Suppose that (f = -q_2 p_2 + g(q_1, p_2, t)). Then we have

[ p_1 \dot{q}_1 - H_1 = -q_2 \dot{p}_2 - H_2 + \frac{\partial g}{\partial t} + \frac{\partial g}{\partial q_1}\dot{q}_1 + \frac{\partial g}{\partial p_2} \dot{p_2} ]

Comparing coefficients, we find

[ p_1 = \frac{\partial g}{\partial q_1}, \ q_2 = \frac{\partial g}{\partial p_2}, \ H_2 = H_1 + \frac{\partial g}{\partial t} ]

Now suppose that the coordinates ((q_2, p_2)) are chosen so that Hamilton’s equations become

[ \dot{q_2} = 0, \ \dot{p}_2 = 0 ]

Then we must have (H_2 = 0), i.e.

[ H_1 + \frac{\partial g}{\partial t} = 0 ]

Now we also have (\partial H_2 / \partial p_2 = 0), so this tells us that (g) is independent of (p_2), i.e. (g = g(q_1, t)).

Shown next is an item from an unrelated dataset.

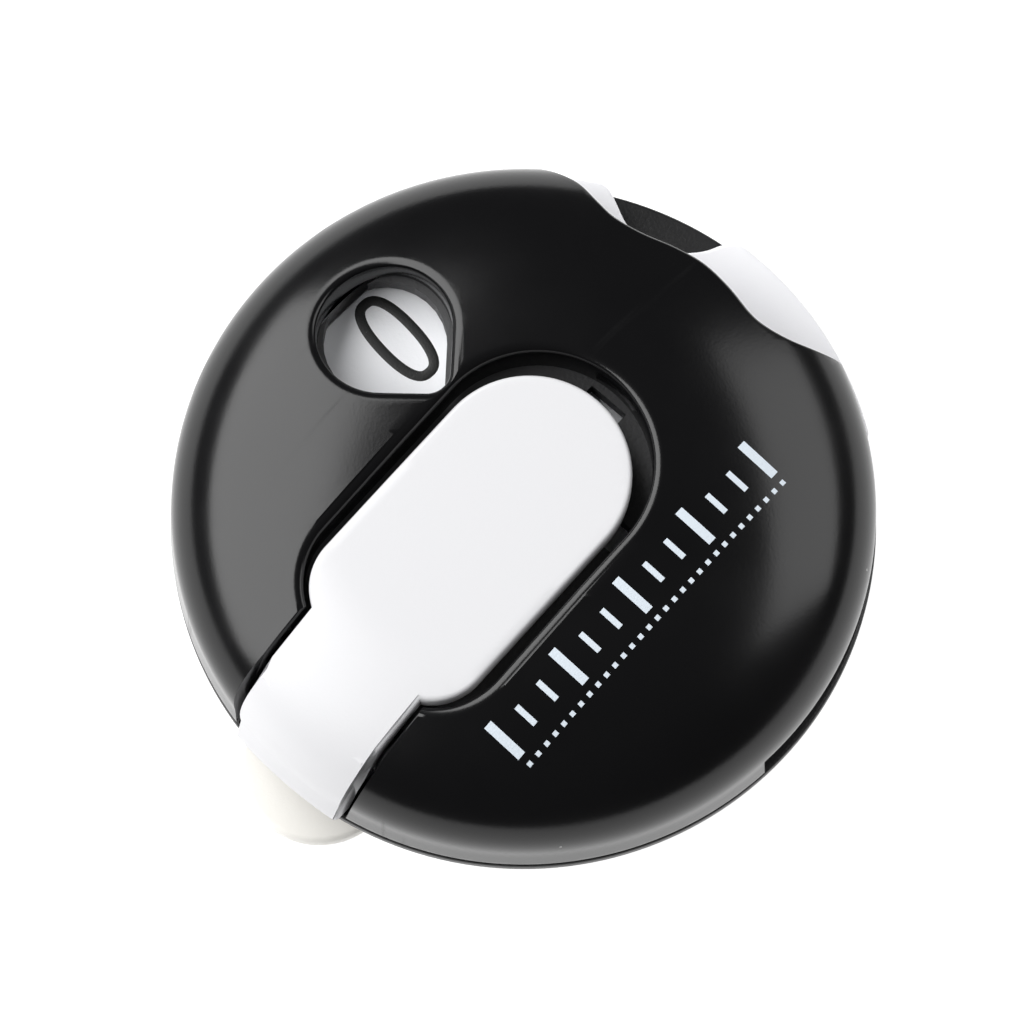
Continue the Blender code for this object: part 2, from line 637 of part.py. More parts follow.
def mainspring():
    """Flat strip, coiled outwards from the hub."""
    count = int(MAIN_TURNS * 20)

    def strip_edge(offset):
        line = []
        for i in range(count + 1):
            share = i / count
            radius = MAIN_IN_R + (MAIN_OUT_R - MAIN_IN_R) * share + offset
            line.append(polar(radius, share * MAIN_TURNS * 360 - 60, WHEEL_X))
        return line

    outline = strip_edge(MAIN_T) + list(reversed(strip_edge(0.0)))
    return prism("mainspring", outline, HUB_Z + 0.05 * MM, HUB_Z + MAIN_H - 0.05 * MM, STEEL, False)


# ---- plunger, slide, drive pawl -------------------------------------------
def count_plunger():
    head_z = PLUNGER_TOP_Z - PLUNGER_HEAD_T
    foot = SLIDE_Z + SLIDE_T + GAP
    profile = [(0.0, PLUNGER_TOP_Z), (PLUNGER_HEAD_R, PLUNGER_TOP_Z), (PLUNGER_HEAD_R, head_z),
               (PLUNGER_R, head_z), (PLUNGER_R, foot + 0.5 * MM), (0.3 * MM, foot), (0.0, foot)]
    plunger = turned("count_plunger", profile, ACETAL, steps=24)
    plunger.location.x = WHEEL_X
    return plunger


def drive_slide():
    slide = block("drive_slide", SLIDE_X0, SLIDE_X1, SLIDE_Y0, SLIDE_Y1, SLIDE_Z, SLIDE_Z + SLIDE_T,
                  ACETAL, False)
    # the plunger's tip runs down a ramp in this opening as the slide moves to -Y
    opening = block("ramp_opening", WHEEL_X - PLUNGER_R - GAP, WHEEL_X + PLUNGER_R + GAP,
                    -PLUNGER_R, PLUNGER_R + SLIDE_TRAVEL + 2 * GAP, SLIDE_Z - MM, SLIDE_Z + SLIDE_T + MM)
    corner_cut = block("slide_corner", SLIDE_X0 - MM, 3.2 * MM, SLIDE_Y0 - MM, -2.0 * MM,
                       SLIDE_Z - MM, SLIDE_Z + SLIDE_T + MM)
    pin_reach = PAWL_PIN_R + GAP
    pin_cut = block("hold_pin_corner", HOLD_X - pin_reach, SLIDE_X1 + MM, SLIDE_Y0 - MM,
                    HOLD_Y + pin_reach + SLIDE_TRAVEL, SLIDE_Z - MM, SLIDE_Z + SLIDE_T + MM)
    pin = cylinder("drive_pawl_stub", PAWL_PIN_R, SLIDE_Z + SLIDE_T / 2, RATCHET_Z + RATCHET_T,
                   DRIVE_PAWL_X, DRIVE_PAWL_Y, sides=16)
    spring_post = cylinder("spring_post", SPRING_POST_R, SLIDE_Z + SLIDE_T / 2, RATCHET_Z - GAP,
                           DRIVE_PAWL_X + HAIRPIN_R - HAIRPIN_WIRE_R - GAP - SPRING_POST_R,
                           SLIDE_Y1 - 0.4 * MM, sides=12)
    cut(slide, opening, corner_cut, pin_cut)
    join(slide, pin, spring_post)
    return slide


def drive_pawl():
    nose_x = WHEEL_X + RATCHET_TIP_R + TIP_GAP
    outline = [(nose_x, -0.3 * MM), (nose_x + 0.7 * MM, -0.4 * MM), (8.3 * MM, 2.2 * MM)]
    outline += arc(DRIVE_PAWL_X, DRIVE_PAWL_Y, 1.15 * MM, -20, 170, 9)
    outline += [(nose_x + 0.4 * MM, 1.2 * MM)]
    pawl = prism("drive_pawl", outline, RATCHET_Z, RATCHET_Z + RATCHET_T, STEEL, False)
    cut(pawl, cylinder("drive_pawl_bore", PAWL_PIN_R + GAP, RATCHET_Z - MM, RATCHET_Z + 2 * MM,
                       DRIVE_PAWL_X, DRIVE_PAWL_Y, sides=16))
    return pawl


def slide_spring():
    """Returns the slide to +Y after each count."""
    x, z, wire_r, radius = 5.0 * MM, SLIDE_Z + SLIDE_T / 2, 0.11 * MM, 0.36 * MM
    y0, y1 = -9.6 * MM + GAP + wire_r, SLIDE_Y0 - GAP - wire_r
    turns, per_turn = 8, 8
    total = turns * per_turn
    points = [(x + radius * cos(tau * i / per_turn), y0 + (y1 - y0) * i / total,
               z + radius * sin(tau * i / per_turn)) for i in range(total + 1)]
    return wire("slide_spring", points, wire_r)


# ---- reset lever and holding pawl -----------------------------------------
def reset_lever():
    """Arc in the rim channel, with two lobes and a finger notch between them."""
    notch = [(0.0, LOBE_BIG_END + 2.5), (0.2, 4.8), (1.3, 7.0), (2.2, 10.3), (NOTCH_DEPTH, 16.0),
             (2.2, 21.8), (1.3, 24.8), (0.3, 27.3), (0.0, 29.5)]
    outline = arc(0, 0, RESET_IN_R, RESET_FROM, RESET_TO, 24)
    outline += arc(0, 0, RESET_OUT_R, RESET_TO, LOBE_BIG_START - 1, 2)
    outline += arc(0, 0, RESET_LOBE_R, LOBE_BIG_START, LOBE_BIG_END, 14)
    outline += smooth([polar(RESET_LOBE_R - depth * MM, angle) for depth, angle in notch], 4)
    outline += arc(0, 0, RESET_LOBE_R, 30.5, LOBE_SMALL_END, 5)
    outline += [polar(RESET_OUT_R, LOBE_SMALL_END + 1), polar(RESET_OUT_R, RESET_FROM)]
    lever = prism("reset_lever", outline, FLANGE_Z + GAP, RESET_TOP_Z, WHITE, False)
    inset = 0.05 * MM
    join(lever,
         prism("lever_foot", sector(RESET_IN_R + inset, RESET_OUT_R - inset, RESET_TO + 0.2,
                                    RESET_FROM - 0.2, 20), RESET_Z, FLANGE_Z + 2 * GAP),
         prism("cam_finger", sector(CAM_IN_R, RESET_IN_R + 0.5 * MM, CAM_TO, CAM_FROM, 4),
               FLANGE_Z + 2 * GAP, RESET_TOP_Z - 0.2 * MM))
    return lever


def reset_spring():
    """Compression spring bent round the rim channel."""
    wire_r, radius = 0.14 * MM, 0.55 * MM
    z = (RESET_Z + RESET_TOP_Z) / 2
    margin = degrees((GAP + wire_r) / RESET_SPRING_R)
    start, end = RESET_TO - margin, RESET_POST_DEG + margin
    turns, per_turn = 13, 8
    total = turns * per_turn
    points = []
    for i in range(total + 1):
        turn = tau * i / per_turn
        x, y = polar(RESET_SPRING_R + radius * cos(turn), start + (end - start) * i / total)
        points.append((x, y, z + radius * sin(turn)))
    return wire("reset_spring", points, wire_r)


def holding_pawl():
    """Nose at the ratchet, and a tail with a peg that the reset lever's cam pushes."""
    shoe_r = CAM_IN_R - GAP
    outline = [polar(RATCHET_TIP_R + TIP_GAP, HOLD_NOSE_DEG, WHEEL_X),
               polar(RATCHET_TIP_R + TIP_GAP + 0.9 * MM, HOLD_NOSE_DEG, WHEEL_X)]
    outline += arc(HOLD_X, HOLD_Y, HOLD_EYE_R, 250, 320, 5)
    outline += arc(0, 0, shoe_r, *HOLD_SHOE_DEG, 4)
    outline += [polar(shoe_r - MM, HOLD_SHOE_DEG[1])]
    outline += arc(HOLD_X, HOLD_Y, HOLD_EYE_R, 60, 95, 3)
    pawl = prism("holding_pawl", outline, RATCHET_Z, RATCHET_Z + RATCHET_T, STEEL, False)
    peg_r = 0.5 * MM
    peg = cylinder("cam_peg", peg_r, FLANGE_Z + 3 * GAP, RATCHET_Z + RATCHET_T / 2,
                   *polar(shoe_r - peg_r - 0.1 * MM, sum(HOLD_SHOE_DEG) / 2), sides=16)
    join(pawl, peg)
    cut(pawl, cylinder("hold_bore", PAWL_PIN_R + GAP, RATCHET_Z - MM, RATCHET_Z + 2 * MM, HOLD_X,
                       HOLD_Y, sides=16))
    return pawl


def holding_pawl_pin():
    return cylinder("holding_pawl_pin", PAWL_PIN_R, FLOOR_Z - 0.5 * MM, RATCHET_Z + RATCHET_T, HOLD_X,
                    HOLD_Y, STEEL, False, 16)


def hairpin(name, x, y, z, end_a, end_b, turn_from, turn_to, rise=0.0):
    """Wire bent once round a pin, with two straight legs."""
    count = 16
    loop = [(px, py, z + rise * i / (count - 1))
            for i, (px, py) in enumerate(arc(x, y, HAIRPIN_R, turn_from, turn_to, count))]
    return wire(name, [(*end_a, z)] + loop + [(*end_b, z + rise)], HAIRPIN_WIRE_R)


def holding_pawl_spring():
    """Presses the holding pawl's nose into the ratchet."""
    return hairpin("holding_pawl_spring", HOLD_X, HOLD_Y, RATCHET_Z - 2 * GAP,
                   (HOLD_X - 3.4 * MM, HOLD_Y - 1.0 * MM), (HOLD_X + 0.4 * MM, HOLD_Y - 3.6 * MM), 250, 0)


def drive_pawl_spring():
    """Presses the drive pawl's nose into the ratchet, and rides on the slide."""
    return hairpin("drive_pawl_spring", DRIVE_PAWL_X, DRIVE_PAWL_Y, RATCHET_Z - 2.6 * GAP,
                   (DRIVE_PAWL_X + HAIRPIN_R, DRIVE_PAWL_Y - 2.4 * MM),
                   (DRIVE_PAWL_X + HAIRPIN_R, DRIVE_PAWL_Y + 2.6 * MM), 0, 360, 0.35 * MM)


# ---- clip -----------------------------------------------------------------
def clip_lever():
    """Thumb tab at the paddle's end, jaw at the far end."""
    half = [(CLIP_END_X, 0.0)] + arc(CLIP_END_X - 3 * MM, CLIP_HALF_W - 3 * MM, 3 * MM, 0, 90, 6)
    join_x = TAB_X + (TAB_R ** 2 - CLIP_HALF_W ** 2) ** 0.5
    half += [(join_x, CLIP_HALF_W)]
    start = degrees(acos((join_x - TAB_X) / TAB_R))
    half += arc(TAB_X, 0, TAB_R, start, 180, 12)[1:]
    lever = prism("clip_lever", mirrored(half), 0.0, CLIP_T, CREAM, False)
    edge = lever.modifiers.new("soft_edge", "BEVEL")
    edge.width = 0.3 * MM
    edge.segments = 2
    edge.limit_method = "ANGLE"
    edge.angle_limit = radians(60)
    for side in (1, -1):
        y0, y1 = sorted((side * CLIP_EAR_Y, side * (CLIP_EAR_Y + CLIP_EAR_W)))
        join(lever,
             cross_pin(f"jaw_ear_{side}", CLIP_EAR_R, CLIP_PIN_X, CLIP_PIN_Z, y0, y1),
             block(f"jaw_ear_foot_{side}", CLIP_PIN_X - 1.6 * MM, CLIP_PIN_X + 1.6 * MM, y0, y1,
                   CLIP_T / 2, CLIP_PIN_Z))
    join(lever, block("jaw_tooth", CLIP_END_X - 1.9 * MM, CLIP_END_X - 0.8 * MM, -3 * MM, 3 * MM,
                      CLIP_T / 2, BASE_Z - GAP))
    cut(lever, cross_pin("jaw_bore", PIN_R + GAP - 0.05 * MM, CLIP_PIN_X, CLIP_PIN_Z, -8 * MM, 8 * MM))
    return lever


def clip_pin():
    half = CASE_EAR_Y + CLIP_EAR_W
    return cross_pin("clip_pin", PIN_R - 0.05 * MM, CLIP_PIN_X, CLIP_PIN_Z, -half, half, STEEL, False)


def clip_spring():
    """Torsion spring round the clip's pin, one leg on the lever, one on the case."""
    wire_r, radius, turns, per_turn = 0.14 * MM, 0.92 * MM, 4.5, 12
    total = int(turns * per_turn)
    half = 1.2 * MM
    coil_points = []
    for i in range(total + 1):
        turn = -pi / 2 + tau * i / per_turn
        coil_points.append((CLIP_PIN_X + radius * cos(turn), -half + 2 * half * i / total,
                            CLIP_PIN_Z + radius * sin(turn)))
    low = (CLIP_PIN_X - 4 * MM, -half, CLIP_PIN_Z - radius)
    high = (CLIP_PIN_X - 4 * MM, half, CLIP_PIN_Z + radius)
    return wire("clip_spring", [low] + coil_points + [high], wire_r)


# ---- assembly -------------------------------------------------------------
top_cover()
inner_plate()
bottom_case()
case_screws()
paddle_pin()
slide_spring()
reset_spring()
mainspring()
holding_pawl_pin()
holding_pawl_spring()
clip_pin()
clip_spring()
coil("paddle_spring", -5.0 * MM, 0.0, PLATE_Z + PLATE_T + 0.2 * MM, CROWN_Z - PAD_SINK - PAD_T - 0.2 * MM,
     1.8 * MM, 0.15 * MM, 2.5, 12)

axis("count_press_axis", PIN_X, 0, PIN_Z, count_paddle())
axis("plunger_axis", WHEEL_X, 0, PLATE_Z, count_plunger())
axis("drive_slide_axis", DRIVE_PAWL_X, 0, SLIDE_Z, drive_slide(), drive_pawl_spring())
axis("drive_pawl_axis", DRIVE_PAWL_X, DRIVE_PAWL_Y, RATCHET_Z, drive_pawl())
axis("wheel_axis", WHEEL_X, 0, WHEEL_Z, number_wheel(), ratchet_wheel())
axis("reset_axis", 0, 0, RESET_Z, reset_lever())
axis("holding_pawl_axis", HOLD_X, HOLD_Y, RATCHET_Z, holding_pawl())
axis("clip_axis", CLIP_PIN_X, 0, CLIP_PIN_Z, clip_lever())

for part in PARTS.objects:
    if part.type == "MESH":
        part.data.shade_smooth()
        part.data.set_sharp_from_angle(angle=radians(35))
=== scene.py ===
"""Looks of a clip-on hand tally counter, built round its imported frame."""

from bisect import bisect_left
from math import acos, asin, ceil, cos, degrees, exp, hypot, log, pi, radians, sin, tau

import bpy
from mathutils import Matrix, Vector


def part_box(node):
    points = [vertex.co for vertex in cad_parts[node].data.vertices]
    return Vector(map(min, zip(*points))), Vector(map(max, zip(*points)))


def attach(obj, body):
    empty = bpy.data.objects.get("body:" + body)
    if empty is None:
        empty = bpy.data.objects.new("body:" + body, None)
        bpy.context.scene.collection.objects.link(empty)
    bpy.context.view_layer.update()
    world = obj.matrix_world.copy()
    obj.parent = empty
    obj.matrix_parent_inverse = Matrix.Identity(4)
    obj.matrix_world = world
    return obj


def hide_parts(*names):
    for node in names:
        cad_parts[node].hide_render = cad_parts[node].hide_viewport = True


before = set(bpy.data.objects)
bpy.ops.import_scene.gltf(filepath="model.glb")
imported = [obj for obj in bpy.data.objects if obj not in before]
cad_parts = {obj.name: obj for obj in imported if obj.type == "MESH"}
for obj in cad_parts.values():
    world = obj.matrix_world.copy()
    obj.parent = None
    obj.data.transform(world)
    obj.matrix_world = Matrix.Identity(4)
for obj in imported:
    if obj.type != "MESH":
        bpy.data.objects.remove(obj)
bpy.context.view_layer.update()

MM = 0.001

# ---- sizes shared by the pieces, in metres --------------------------------
DOME_R, DOME_H, DOME_POWER = 19.9 * MM, 7.0 * MM, 2.5
DOME_Z = 8.4 * MM
CROWN_Z = DOME_Z + DOME_H
SKIRT_R, SKIRT_Z = 20.1 * MM, 6.3 * MM
COVER_WALL = 1.5 * MM
COLLAR_WALL, COLLAR_Z = 1.0 * MM, 12.2 * MM
SIDE_SLOT = (-96.0, 41.0)                 # degrees about the case axis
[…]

Since (p_1 = \partial g / \partial q_1), we obtain

[ \frac{\partial g}{\partial t} + H_1(q_1, \frac{\partial g}{\partial q_1}) = 0 ]

This is the Hamilton-Jacobi equation, usually written as

[ \frac{\partial S}{\partial t} + H(x, \frac{\partial S}{\partial x}) = 0 ]

Note the similarity to the Schrodinger equation! In fact, one can derive the Hamilton-Jacobi equation from the Schrodinger equation by taking a wavefunction of the form

[ \psi(x,t) = A(x,t) \exp({\frac{i}{\hbar} S(x,t)}) ]

and expanding in powers of (\hbar). This also helps to motivate the path integral formulation of quantum theory.